H. Scholl (OCA), G. Hahn, M. Hoffmann (IPE), A. Maury (OCA), S. Mottola (IPE), ODAS Team

ODAS is an asteroid and comet detection program with special emphasis on NEOs, a joint venture between the Observatoire de la Côte d'Azur (OCA) and the DLR - Institute of Planetary Exploration (IPE), Berlin-Adlershof, Germany. It is operated by the 90cm OCA Schmidt-telescope situated at Calern near Nice. The limiting magnitude is 21m. The current system uses a commonly developed 2Kx2K CCD camera. Observations are mainly carried out in scan mode. Two independent automated asteroid detection software packages are applied. The main difference between the two packages consists in the method to identify an object on a CCD image. The use of automated software requires three observations of the same field per night. Each triplet of scan-images is processed to obtain three catalogs containing positions and magnitudes of identified objects. A comparison of the three catalogs yields a list of alleged moving objects. An interactive blink allows the separation of fake from real moving objects. Astrometric positions are obtained using solely the GSC or the USNO-A catalog. The two software packes yield slightly different sets of detected asteroids. Different asteroids are recognized in particular close to the image borders or in the vicinity of stars or galaxies. Also, the variaiton of the background on an image may be the reason for differing sets.
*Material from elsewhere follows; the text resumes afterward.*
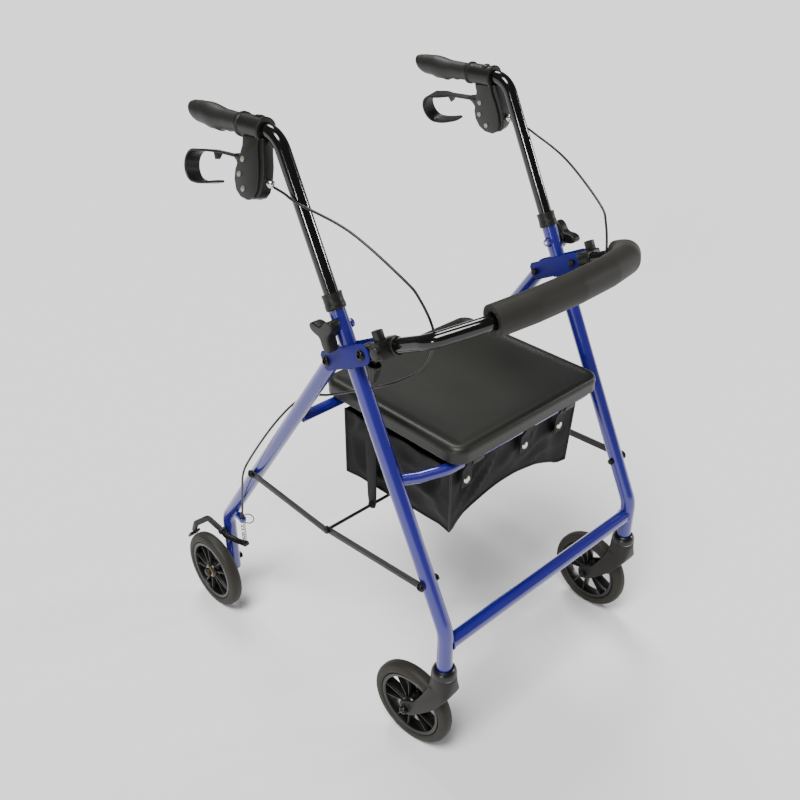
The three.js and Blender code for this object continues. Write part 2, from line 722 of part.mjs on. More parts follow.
function roundedSlab(halfWidth, y0, y1, z0, z1, corner, bevel) {
  const shape = new THREE.Shape();
  const x0 = -halfWidth + bevel;
  const x1 = halfWidth - bevel;
  const low = y0 + bevel;
  const high = y1 - bevel;
  shape.moveTo(x0 + corner, low);
  shape.lineTo(x1 - corner, low);
  shape.absarc(x1 - corner, low + corner, corner, -Math.PI / 2, 0);
  shape.absarc(x1 - corner, high - corner, corner, 0, Math.PI / 2);
  shape.absarc(x0 + corner, high - corner, corner, Math.PI / 2, Math.PI);
  shape.absarc(x0 + corner, low + corner, corner, Math.PI, 1.5 * Math.PI);
  const geometry = new THREE.ExtrudeGeometry(shape, {
    depth: z1 - z0 - 2 * bevel,
    bevelEnabled: bevel > 0,
    bevelThickness: bevel,
    bevelSize: bevel,
    bevelSegments: 2,
    curveSegments: 5,
  });
  return geometry.translate(0, 0, z0 + bevel);
}

const seatPad = () =>
  roundedSlab(SEAT.halfWidth, SEAT.y0, SEAT.y1, SEAT.boardTop + GAP, SEAT.z1, SEAT.corner, 6);

// Seat board with two clips that turn on the front seat tube.
function seatBase() {
  const inset = 14;
  const halfWidth = SEAT.halfWidth - inset;
  const board = roundedSlab(halfWidth, SEAT.y0 + inset, SEAT.y1 - inset, SEAT.z0, SEAT.boardTop, 18, 0);
  const clips = [-1, 1].map((s) =>
    barX(12.6, s * 110 - 12, s * 110 + 12, SEAT_TUBE.frontY, SEAT_TUBE.z));
  const tubeRoom = barX(SEAT_TUBE.radius + 0.5, -160, 160, SEAT_TUBE.frontY, SEAT_TUBE.z);
  return cut(join(board, ...clips), tubeRoom);
}

function basket() {
  const { halfWidth, y0, y1, z0, z1, wall } = BASKET;
  const outside = roundedSlab(halfWidth, y0, y1, z0, z1, 12, 0);
  const inside = roundedSlab(halfWidth - wall, y0 + wall, y1 - wall, z0 + wall, z1 + CUT_END, 10, 0);
  return cut(outside, inside);
}

// A flat bar between two points given by x, y and z; its flat faces look sideways.
function braceBar(from, to) {
  const along = to.clone().sub(from);
  const flatLength = Math.hypot(along.y, along.z);
  const bar = sidePlate([
    ...arc(0, 0, BRACE.height / 2, 90, 270, 6),
    ...arc(flatLength, 0, BRACE.height / 2, -90, 90, 6),
  ], -BRACE.thickness / 2, BRACE.thickness / 2);
  const skew = along.x / flatLength;
  const position = bar.attributes.position;
  for (let i = 0; i < position.count; i += 1) {
    position.setX(i, position.getX(i) + skew * position.getY(i));
  }
  return bar.rotateX(Math.atan2(along.z, along.y)).translate(from.x, from.y, from.z);
}

const braceEnd = (sign, { y, z }, x) => vec(sign * x, y, z);

// Front halves of both braces, joined by the cross rod.
function braceFront() {
  const bars = SIDES.map(({ sign }) => {
    const from = braceEnd(sign, BRACE.front, BRACE.frontX);
    const to = braceEnd(sign, BRACE.middle, BRACE.middleX);
    const bar = braceBar(from, to);
    return cut(bar, barX(4.2, -300, 300, BRACE.front.y, BRACE.front.z, 12));
  });
  const rod = barX(BRACE.rodR, -BRACE.middleX, BRACE.middleX, BRACE.middle.y, BRACE.middle.z, 12);
  return join(...bars, rod);
}

function braceRear(sign) {
  const lapX = BRACE.middleX + BRACE.thickness + GAP;
  const bar = braceBar(braceEnd(sign, BRACE.middle, lapX), braceEnd(sign, BRACE.rear, BRACE.rearX));
  const rivetX = sign * (lapX + BRACE.thickness / 2 - TOUCH);
  const rivetEnd = rivetX + sign * 3;
  const [low, high] = sign > 0 ? [rivetX, rivetEnd] : [rivetEnd, rivetX];
  const rivet = barX(5, low, high, BRACE.middle.y, BRACE.middle.z, 12);
  return cut(join(bar, rivet), barX(4.2, -300, 300, BRACE.rear.y, BRACE.rear.z, 12));
}

// Webbing down the basket's right side, looped under the cross rod.
function foldStrap() {
  const x0 = -BASKET.halfWidth - 4;
  const band = box(x0 - 1.5, x0, BRACE.middle.y - 13, BRACE.middle.y + 13, BRACE.middle.z + 5, SEAT.z0 - GAP);
  const loop = barX(6, x0 - 8, x0 + 2, BRACE.middle.y, BRACE.middle.z, 16);
  const rodRoom = barX(BRACE.rodR + 1, x0 - 20, x0 + 20, BRACE.middle.y, BRACE.middle.z, 16);
  return cut(join(band, loop), rodRoom);
}

// ---------------------------------------------------------------- brake cables

// Route of the right cable, from the housing's adjuster to the lug above the wheel.
const CABLE_ROUTE = [
  [250, 32, 879],
  [250.5, 8, 876],
  [249, -18, 869],
  [230, -103, 847],
  [212, -188, 800],
  [203, -210, 775],
  [192, -224, 733],
  [190, -220, 696],
  [194, -203, 662],
  [201, -159, 628],
  [206, -120, 605],
  [210, -69, 578],
  [213, -21, 553],
  [216, 4, 543],
  [223, 34, 526],
  [231, 60, 501],
  [248, 95, 450],
  [264, 138, 378],
  [272, 152, 343],
  [268, 167, 297],
  [259, 186, 248],
  [254, 197, 226],
  [252, 202, 208],
];

function cable(sign) {
  const curve = new THREE.CatmullRomCurve3(CABLE_ROUTE.map(([x, y, z]) => vec(sign * x, y, z)));
  return sweep(curve, CABLE_R, 0, 8, 40);
}

// ---------------------------------------------------------------- assembly

const walker = new THREE.Group();
const add = (name, geometry, material, parent = walker) => parent.add(namedMesh(name, geometry, material));

add('front_cross_tube', crossTube(), MATERIALS.bluePaint);
add('front_seat_tube', frontSeatTube(), MATERIALS.bluePaint);
add('rear_seat_tube', rearSeatTube(), MATERIALS.bluePaint);
add('seat_pad', seatPad(), MATERIALS.vinyl);
add('seat_base', seatBase(), MATERIALS.blackPlastic);
add('basket', basket(), MATERIALS.nylon);
add('backrest_tube', backrestTube(), MATERIALS.blackTube);
add('backrest_foam', backrestFoam(), MATERIALS.foam);
add('brace_front', braceFront(), MATERIALS.darkMetal);
add('fold_strap', foldStrap(), MATERIALS.nylon);

for (const side of SIDES) {
  const { tag, sign } = side;

  const leg = new THREE.Group();
  leg.position.x = sign * LEG_X;
  add(`front_leg_${tag}`, frontLeg(sign), MATERIALS.bluePaint, leg);
  add(`collar_${tag}`, collar(), MATERIALS.blackPlastic, leg);
  add(`fold_bolt_${tag}`, bracketBolt(sign, FOLD_PIVOT), MATERIALS.darkMetal, leg);
  add(`backrest_bolt_${tag}`, bracketBolt(sign, BACKREST_PIVOT), MATERIALS.darkMetal, leg);
  add(`front_brace_bolt_${tag}`, braceBolt(sign, BRACE.front, LEG_X, BRACE.frontX), MATERIALS.darkMetal, leg);
  add(`height_knob_${tag}`, heightKnob(sign), MATERIALS.blackPlastic, leg);
  add(`handle_tube_${tag}`, handleTube(), MATERIALS.blackTube, leg);
  add(`hand_grip_${tag}`, handGrip(), MATERIALS.gripRubber, leg);
  add(`backrest_socket_${tag}`, backrestSocket(sign), MATERIALS.blackPlastic, leg);
  add(`wing_knob_${tag}`, wingKnob(), MATERIALS.blackPlastic, leg);
  walker.add(leg);

  const brake = new THREE.Group();
  brake.position.set(0, 0, handleZ(0));
  brake.rotation.set(-HANDLE.slope, -sign * BRAKE_ROLL, 0);
  add(`brake_housing_${tag}`, brakeHousing(), MATERIALS.blackPlastic, brake);
  add(`brake_lever_${tag}`, brakeLever(), MATERIALS.blackPlastic, brake);
  leg.add(brake);

  add(`rear_leg_${tag}`, rearLeg(sign), MATERIALS.bluePaint);
  add(`rear_axle_${tag}`, rearAxle(sign), MATERIALS.darkMetal);
  const rearBraceX = rearLegX(BRACE.rear.z);
  const rearBolt = new THREE.Group();
  rearBolt.position.x = sign * rearBraceX;
  const rearBoltShape = braceBolt(sign, BRACE.rear, rearBraceX, BRACE.rearX);
  add(`rear_brace_bolt_${tag}`, rearBoltShape, MATERIALS.darkMetal, rearBolt);
  walker.add(rearBolt);
  add(`brake_arm_${tag}`, brakeArm(sign), MATERIALS.darkMetal);
  add(`brake_spring_${tag}`, brakeSpring(sign), MATERIALS.steel);
  add(`brace_rear_${tag}`, braceRear(sign), MATERIALS.darkMetal);
  add(`brake_cable_${tag}`, cable(sign), MATERIALS.blackPlastic);
  walker.add(rearWheel(side));
  walker.add(caster(side));
}

export default walker;
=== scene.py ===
"""Looks of a folding four-wheeled walker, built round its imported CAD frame.

Lengths are in millimetres until a mesh is made, where they become metres.
+Z is up, -Y is the front and -X is the user's right.
"""
import math

import bmesh
import bpy
from mathutils import Matrix, Vector, noise


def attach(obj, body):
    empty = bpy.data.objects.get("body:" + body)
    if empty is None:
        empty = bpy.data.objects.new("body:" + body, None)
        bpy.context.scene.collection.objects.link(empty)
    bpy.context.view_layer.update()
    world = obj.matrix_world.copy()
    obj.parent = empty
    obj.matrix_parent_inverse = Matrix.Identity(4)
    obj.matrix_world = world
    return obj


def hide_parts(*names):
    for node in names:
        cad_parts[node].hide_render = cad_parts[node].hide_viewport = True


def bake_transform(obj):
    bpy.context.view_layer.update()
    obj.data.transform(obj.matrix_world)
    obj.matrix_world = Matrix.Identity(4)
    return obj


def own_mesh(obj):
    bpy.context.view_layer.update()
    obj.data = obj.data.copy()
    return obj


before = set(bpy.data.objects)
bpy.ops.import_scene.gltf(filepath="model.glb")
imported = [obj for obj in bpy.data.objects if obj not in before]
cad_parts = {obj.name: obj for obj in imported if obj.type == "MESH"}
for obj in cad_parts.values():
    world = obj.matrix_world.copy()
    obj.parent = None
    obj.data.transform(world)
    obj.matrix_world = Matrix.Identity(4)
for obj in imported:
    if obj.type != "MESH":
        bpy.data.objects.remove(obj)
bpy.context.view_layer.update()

# ------------------------------------------------------------------ driving dimensions

MM = 0.001
SIDES = (("R", -1), ("L", 1))

LEG_X = 235
LEG_TILT = math.radians(26.6)
BRACKET_Y = -106.3
BRACKET_Z = 665
LEG_R = 12.7
LEG_TOP = 78
LEG_FOOT_Z = 190
STEM_Y = -304.5

FOLD_BACK = 43.5
HINGE_BACK = -42
HINGE_UP = 1

HANDLE_R = 11.1
HANDLE_CORNER_Z = 950
HANDLE_SLOPE = math.radians(1.7)
HANDLE_END_Y = 224
BRAKE_ROLL = math.radians(13.4)
KNOB_UP = 43

REAR_X = 249
REAR_Y = 254
REAR_BEND_Z = 182
REAR_FOOT_Z = 57
REAR_WHEEL_X = 292
WHEEL_R = 76
WHEEL_HALF = 12
RIM_R = 59
TRAIL = 61
CASTER_YAW = {"R": math.radians(6), "L": 0}

SEAT_X = 170
SEAT_Y0 = -259.6
SEAT_Y1 = 50
SEAT_Z0 = 511.5
TUBE_Z = 497.5
SEAT_TUBE_R = 9
CROSS_TUBE_R = 12
CROSS_TUBE_Z = 242
FRONT_TUBE_Y = -233
REAR_TUBE_Y = 28

BACKREST_TILT = math.radians(25)
FOAM_R = 23.5
BRACE_FRONT = (-266.9, 344.4)
BRACE_MIDDLE = (-56, 332)
BRACE_REAR = (142, 342.6)

# ------------------------------------------------------------------ frames of reference

def on_axes(origin, x, y, z):
    """The matrix whose columns are three axes and an origin."""
    m = Matrix((x, y, z)).transposed().to_4x4()
    m.translation = origin
    return m


def shift(x, y, z):
    return Matrix.Translation((x, y, z))


LEG = shift(0, BRACKET_Y, BRACKET_Z) @ Matrix.Rotation(-LEG_TILT, 4, "X")


def on_leg(back, up, x=0.0):
    return LEG @ Vector((x, back, up))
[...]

None of the two methods appears superior. Both methods require the choice of certain parameters for the object identification algorithm which determine the ratio between fake and real objects. ODAS began observations in October 1996. Each month, 15 nights of observation time were attributed to the ODAS program. Nearly 6000 objects have been observed. The number of new designations is 1150. Seven Mars-crossing Asteroids and three NEAs have been detected.